Given exercise: What is needed is an exact copy of the lines from the line containing "# The origin" to the line containing "bpy.data.objects.remove(obj)", both lines included, and nothing else.

======== Source excerpt ========

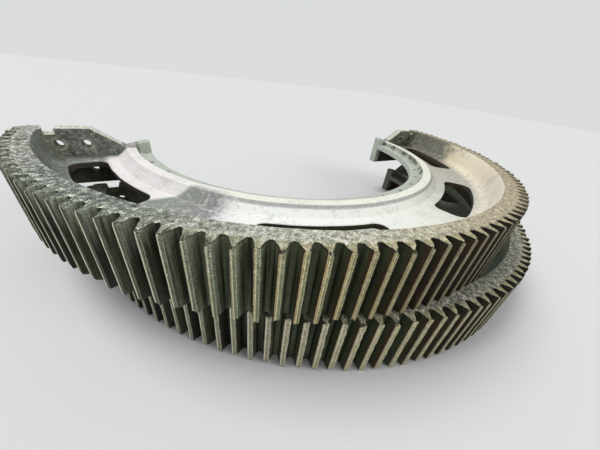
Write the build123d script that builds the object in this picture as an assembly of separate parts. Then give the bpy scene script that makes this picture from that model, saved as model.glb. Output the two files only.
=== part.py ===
from build123d import *
import math
import os

# Split girth gear of a ball mill, taken off the mill and stored as it came apart:
# two equal half rings, one lying flat on the other, a little out of line.
# Millimetres. Z is up, X runs along the split, and the cast bodies lie towards -Y.
# Each half is one steel casting: toothed rim, web with lightening openings,
# hub ring with its bolting flange, and a joint flange at either end of the rim.

# Toothing
module = 28.0
half_teeth = 76
pressure_angle = 20.0
face_width = 420.0
tip_height = 28.0
root_depth = 35.0
root_rounding = 9.0
flank_wear = 3.0

# Rim under the teeth
rim_thickness = 82.0
rim_draft = 44.0
rim_fillet = 80.0

# Web between rim and hub
web_drop = 200.0
web_thickness = 42.0

# Hub ring and the flange that bolts to the mill
bore_radius = 1352.0
flange_width = 102.0
flange_drop = 184.0
ring_width = 70.0
ring_drop = 142.0
ring_slope = 70.0
flange_bolt_pitch = 10.0
flange_bolt_inset = 52.0
flange_bolt_hole = 38.0

# Lightening openings, as angles from the middle of the half
opening_angles = (-68.5, -19.0, 27.5, 69.3)
opening_spans = (27.0, 27.0, 26.0, 26.0)
opening_land = 144.0
opening_ledge = 70.0
opening_corner = 72.0

# Joint flanges where the two halves bolt together
joint_thickness = 95.0
joint_flat = 286.0
joint_dip = 140.0
joint_boss_drop = 106.0
joint_boss_width = 44.0
joint_notch_width = 86.0
joint_notch_depth = 40.0
joint_corner = 75.0
joint_bolt_hole = 56.0
joint_bolt_edge = 85.0
joint_bolt_spacing = 160.0
joint_bolt_drop = 112.0
joint_spot_diameter = 90.0
joint_spot_depth = 4.0

# How the lower half lies under the upper one
lower_shift_x = 292.0
lower_shift_y = -130.0

# Sizes that follow from those above
teeth = 2 * half_teeth
pitch_radius = module * teeth / 2
tip_radius = pitch_radius + tip_height
root_radius = pitch_radius - root_depth
base_radius = pitch_radius * math.cos(math.radians(pressure_angle))
rim_inner = root_radius - rim_thickness
rim_foot = rim_inner - rim_draft
web_top = face_width - web_drop
web_bottom = web_top - web_thickness
recess_radius = bore_radius + flange_width
ring_radius = recess_radius + ring_width
opening_inner = ring_radius + opening_land
opening_outer = rim_foot - opening_ledge
joint_bolt_outer = rim_inner - joint_bolt_edge
joint_bolt_inner = joint_bolt_outer - joint_bolt_spacing
clear = 20.0


def polar(radius, degrees):
    return (radius * math.cos(math.radians(degrees)), radius * math.sin(math.radians(degrees)))


def half_tooth_angle(radius):
    """Half the tooth's angle at a radius: involute flanks, thinned by wear."""
    roll = math.acos(base_radius / radius)
    standard = math.radians(pressure_angle)
    involute = math.tan(standard) - standard - (math.tan(roll) - roll)
    return math.degrees(math.pi / (2 * teeth) + involute - flank_wear / (2 * pitch_radius))


def tooth_outline():
    """The toothed edge from one end of the half to the other, as arcs and lines."""
    pitch_angle = 360.0 / teeth
    foot_radius = root_radius + root_rounding
    edges = []
    last = (-root_radius, 0)
    for tooth in range(half_teeth):
        middle = 180 + (tooth + 0.5) * pitch_angle
        left = [polar(r, middle - half_tooth_angle(r)) for r in (foot_radius, pitch_radius, tip_radius)]
        right = [polar(r, middle + half_tooth_angle(r)) for r in (tip_radius, pitch_radius, foot_radius)]
        if tooth == 0:
            edges.append(Line(last, left[0]))
        else:
            edges.append(ThreePointArc(last, polar(root_radius, middle - pitch_angle / 2), left[0]))
        edges += [ThreePointArc(*left), Line(left[2], right[0]), ThreePointArc(*right)]
        last = right[2]
    edges.append(Line(last, (root_radius, 0)))
    return edges


def toothed_blank():
    """Half ring of full face width, from the bore to the tooth tips."""
    edges = tooth_outline()
    edges.append(Line((root_radius, 0), (bore_radius, 0)))
    edges.append(ThreePointArc((bore_radius, 0), (0, -bore_radius), (-bore_radius, 0)))
    edges.append(Line((-bore_radius, 0), (-root_radius, 0)))
    return extrude(make_face(Wire(edges)), face_width)


def turned(points, radii):
    """Ring with the given section of radius and height."""
    section = make_face(FilletPolyline(*points, radius=radii, close=True))
    return revolve(Plane.XZ * section, Axis.Z)


def top_pocket():
    """Space above the web, the ring and the bolting flange."""
    above = face_width + clear
    points = [
        (rim_inner, above), (rim_inner, face_width), (rim_foot, web_top),
        (ring_radius + ring_slope, web_top), (ring_radius, face_width - ring_drop),
        (recess_radius, face_width - ring_drop), (recess_radius, face_width - flange_drop),
        (bore_radius - clear, face_width - flange_drop), (bore_radius - clear, above),
    ]
    return turned(points, [0, 0, rim_fillet, 0, 0, 0, 0, 0, 0])


def bottom_pocket():
    """Space under the web and the bolting flange, which are flush on this side."""
    points = [
        (rim_inner, -clear), (rim_inner, 0), (rim_foot, web_bottom),
        (bore_radius - clear, web_bottom), (bore_radius - clear, -clear),
    ]
    return turned(points, [0, 0, rim_fillet, 0, 0])


def between_joints():
    """Plan of the pockets: clear of both joint flanges, rounded where these meet the rim."""
    reach = math.sqrt(rim_inner**2 - joint_thickness**2)
    edges = [
        Line((-reach, -joint_thickness), (reach, -joint_thickness)),
        ThreePointArc((reach, -joint_thickness), (0, -rim_inner), (-reach, -joint_thickness)),
    ]
    plan = make_face(Wire(edges))
    plan = fillet(plan.vertices(), joint_corner)
    return Pos(0, 0, -clear) * extrude(plan, face_width + 2 * clear)


def joint_relief(side):
    """Metal taken off above a joint flange, which slopes from the rim down to the hub."""
    flat_end = rim_inner - joint_flat
    boss_end = bore_radius + joint_boss_width
    boss_top = face_width - joint_boss_drop
    points = [
        (flat_end, face_width), (ring_radius, face_width - joint_dip),
        (boss_end, boss_top), (bore_radius - clear, boss_top),
        (bore_radius - clear, face_width + clear), (flat_end, face_width + clear),
    ]
    outline = make_face(Polyline(*[(side * x, z) for x, z in points], close=True))
    return extrude(Plane.XZ * outline, amount=joint_thickness, both=True)


def joint_notch(side):
    """Step down in a joint flange's top where it meets the rim."""
    length = joint_notch_width + clear
    slab = Box(length, 2 * joint_thickness, 2 * joint_notch_depth)
    slab = Pos(side * (rim_inner - joint_notch_width + length / 2), 0, face_width) * slab
    return slab & top_pocket()


def openings():
    """Four lightening openings with rounded corners through the web."""
    holes = []
    for angle, span in zip(opening_angles, opening_spans):
        start, end = 270 + angle - span / 2, 270 + angle + span / 2
        middle = (start + end) / 2
        edges = [
            ThreePointArc(*(polar(opening_outer, a) for a in (start, middle, end))),
            Line(polar(opening_outer, end), polar(opening_inner, end)),
            ThreePointArc(*(polar(opening_inner, a) for a in (end, middle, start))),
            Line(polar(opening_inner, start), polar(opening_outer, start)),
        ]
        outline = make_face(Wire(edges))
        corner = min(opening_corner, 0.45 * (opening_outer - opening_inner))
        outline = fillet(outline.vertices(), corner)
        holes.append(Pos(0, 0, web_bottom - clear) * extrude(outline, web_thickness + 2 * clear))
    return holes


def flange_bolt_holes():
    """Holes along the bolting flange, half a pitch in from either end."""
    height = web_drop + web_thickness - flange_drop + 2 * clear
    count = round(180 / flange_bolt_pitch)
    hole = Pos(0, 0, web_bottom + height / 2 - clear) * Cylinder(flange_bolt_hole / 2, height)
    return [
        Pos(*polar(bore_radius + flange_bolt_inset, 180 + (k + 0.5) * flange_bolt_pitch)) * hole
        for k in range(count)
    ]


def joint_bolt_holes():
    """Two holes above and two below the web through each joint flange, spot-faced on its inner side."""
    hole = Rot(90, 0, 0) * Cylinder(joint_bolt_hole / 2, 3 * joint_thickness)
    spot = Rot(90, 0, 0) * Cylinder(joint_spot_diameter / 2, 2 * joint_spot_depth)
    hole = hole + Pos(0, -joint_thickness, 0) * spot
    return [
        Pos(side * radius, 0, height) * hole
        for side in (-1, 1)
        for radius in (joint_bolt_inner, joint_bolt_outer)
        for height in (face_width - joint_bolt_drop, joint_bolt_drop)
    ]


def half_gear():
    """One half of the gear, split face on Y = 0 and gear axis on Z."""
    pockets = between_joints()
    casting = toothed_blank()
    casting -= top_pocket() & pockets
    casting -= bottom_pocket() & pockets
    for side in (-1, 1):
        casting -= joint_relief(side)
        casting -= joint_notch(side)
    casting -= openings()
    casting -= flange_bolt_holes()
    casting -= joint_bolt_holes()
    return casting.solid()


half = half_gear()
lower = Pos(lower_shift_x, lower_shift_y, 0) * half
upper = Pos(0, 0, face_width) * half

# The origin is the middle of the ground under the stack.
box = Compound([lower, upper]).bounding_box()
centre = Pos(-(box.min.X + box.max.X) / 2, -(box.min.Y + box.max.Y) / 2, -box.min.Z)
print("upper gear axis at", centre.position)

os.makedirs("parts", exist_ok=True)
export_step(centre * lower, "parts/lower_half.step")
export_step(centre * upper, "parts/upper_half.step")
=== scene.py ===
import math

import bmesh
import bpy
import numpy as np
from mathutils import Matrix, Vector, noise


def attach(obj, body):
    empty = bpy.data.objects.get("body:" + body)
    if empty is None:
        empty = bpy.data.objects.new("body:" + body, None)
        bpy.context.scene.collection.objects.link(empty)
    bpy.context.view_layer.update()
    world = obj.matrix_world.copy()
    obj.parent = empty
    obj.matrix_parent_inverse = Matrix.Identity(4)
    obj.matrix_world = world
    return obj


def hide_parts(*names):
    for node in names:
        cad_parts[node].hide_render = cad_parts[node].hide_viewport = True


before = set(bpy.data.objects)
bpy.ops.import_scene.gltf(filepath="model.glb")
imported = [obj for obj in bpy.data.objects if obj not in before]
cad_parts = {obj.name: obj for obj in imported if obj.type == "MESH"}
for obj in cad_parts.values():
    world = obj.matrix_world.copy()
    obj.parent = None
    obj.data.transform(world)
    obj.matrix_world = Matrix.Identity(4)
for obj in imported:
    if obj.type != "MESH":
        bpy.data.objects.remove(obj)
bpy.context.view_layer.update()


# Web and pockets of one half, in millimetres and degrees round its own gear axis.
# The web is a cast steel plate ring with four cored openings, deep below the rim on both faces.
# Cores rounded its corners, and a large radius carries it up into the drafted wall of the rim.
face_width = 420.0
web_top, web_bottom = 220.0, 178.0
web_foot, web_edge = 1594.0, 1902.8
pocket_radius, pocket_corner, web_corner = 2011.0, 75.0, 60.0
wall_draft = ((2011.0, 420.0), (2002.2, 380.0), (1991.4, 331.0))
wall_fillet = 80.0
joint_face, joint_fillet = 95.0, 14.0
slope_end, corner_start, web_corner_start = 1725.0, 1928.5, 1838.0
opening_inner, opening_middle, opening_outer, opening_corner = 1668.0, 1777.0, 1897.0, 72.0
edge_rounding = 4.0

# One quarter's skin is a grid of columns round the gear and rows outwards. An opening is given by
# its sides, in degrees from the split, and by the columns where it starts and ends.
columns, web_rows, corner_rows, first_regular, corner_steps = 152, 18, 5, 14, 7
half_corner = corner_steps // 2
column_angle = 90.0 / columns
opening_rows = (5, 17)
left_openings = ((8.0, 35.0, 14, 59), (57.5, 84.5, 97, 143))
right_openings = ((7.7, 33.7, 14, 57), (49.5, 75.5, 84, 127))


def place(radius, angle, height):
    """Points from radius, angle from the left end of the split, and height."""
    turn = np.radians(angle)
    radius, turn, height = np.broadcast_arrays(radius, turn, height)
    return np.stack([-radius * np.cos(turn), -radius * np.sin(turn), height], -1).astype(float)


class Skin:
    """Collects the surface of one quarter of the casting as points and faces."""

    def __init__(self):
        self.points, self.faces, self.count = [], [], 0

    def sheet(self, grid, keep=None):
        """Adds a grid of points with a face in each mesh, or in those that are kept."""
        rows, across = grid.shape[:2]
        first = self.count
        self.points.append(grid.reshape(-1, 3))
        self.count += rows * across
        for i in range(rows - 1):
            for j in range(across - 1):
                if keep is None or keep[i, j]:
                    a = first + i * across + j
                    self.faces.append((a, a + 1, a + across + 1, a + across))

    def plate(self, loop):
        """Adds one flat face inside a loop of points."""
        loop = np.asarray(loop, float)
        self.points.append(loop)
        self.faces.append(tuple(range(self.count, self.count + len(loop))))
        self.count += len(loop)


def rounded_corner(centre_radius, centre_angle, reach, start):
    """Radius and angle of the points along a quarter of a circle at an opening's corner."""
    points = []
    for turn in np.radians(np.linspace(start, start + 90, corner_steps)):
        radius = centre_radius + reach * math.sin(turn)
        points.append((radius, centre_angle + math.degrees(reach * math.cos(turn) / radius)))
    return points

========

Response below:
# The origin is the middle of the ground under the stack.
box = Compound([lower, upper]).bounding_box()
centre = Pos(-(box.min.X + box.max.X) / 2, -(box.min.Y + box.max.Y) / 2, -box.min.Z)
print("upper gear axis at", centre.position)

os.makedirs("parts", exist_ok=True)
export_step(centre * lower, "parts/lower_half.step")
export_step(centre * upper, "parts/upper_half.step")
=== scene.py ===
import math

import bmesh
import bpy
import numpy as np
from mathutils import Matrix, Vector, noise


def attach(obj, body):
    empty = bpy.data.objects.get("body:" + body)
    if empty is None:
        empty = bpy.data.objects.new("body:" + body, None)
        bpy.context.scene.collection.objects.link(empty)
    bpy.context.view_layer.update()
    world = obj.matrix_world.copy()
    obj.parent = empty
    obj.matrix_parent_inverse = Matrix.Identity(4)
    obj.matrix_world = world
    return obj


def hide_parts(*names):
    for node in names:
        cad_parts[node].hide_render = cad_parts[node].hide_viewport = True


before = set(bpy.data.objects)
bpy.ops.import_scene.gltf(filepath="model.glb")
imported = [obj for obj in bpy.data.objects if obj not in before]
cad_parts = {obj.name: obj for obj in imported if obj.type == "MESH"}
for obj in cad_parts.values():
    world = obj.matrix_world.copy()
    obj.parent = None
    obj.data.transform(world)
    obj.matrix_world = Matrix.Identity(4)
for obj in imported:
    if obj.type != "MESH":
        bpy.data.objects.remove(obj)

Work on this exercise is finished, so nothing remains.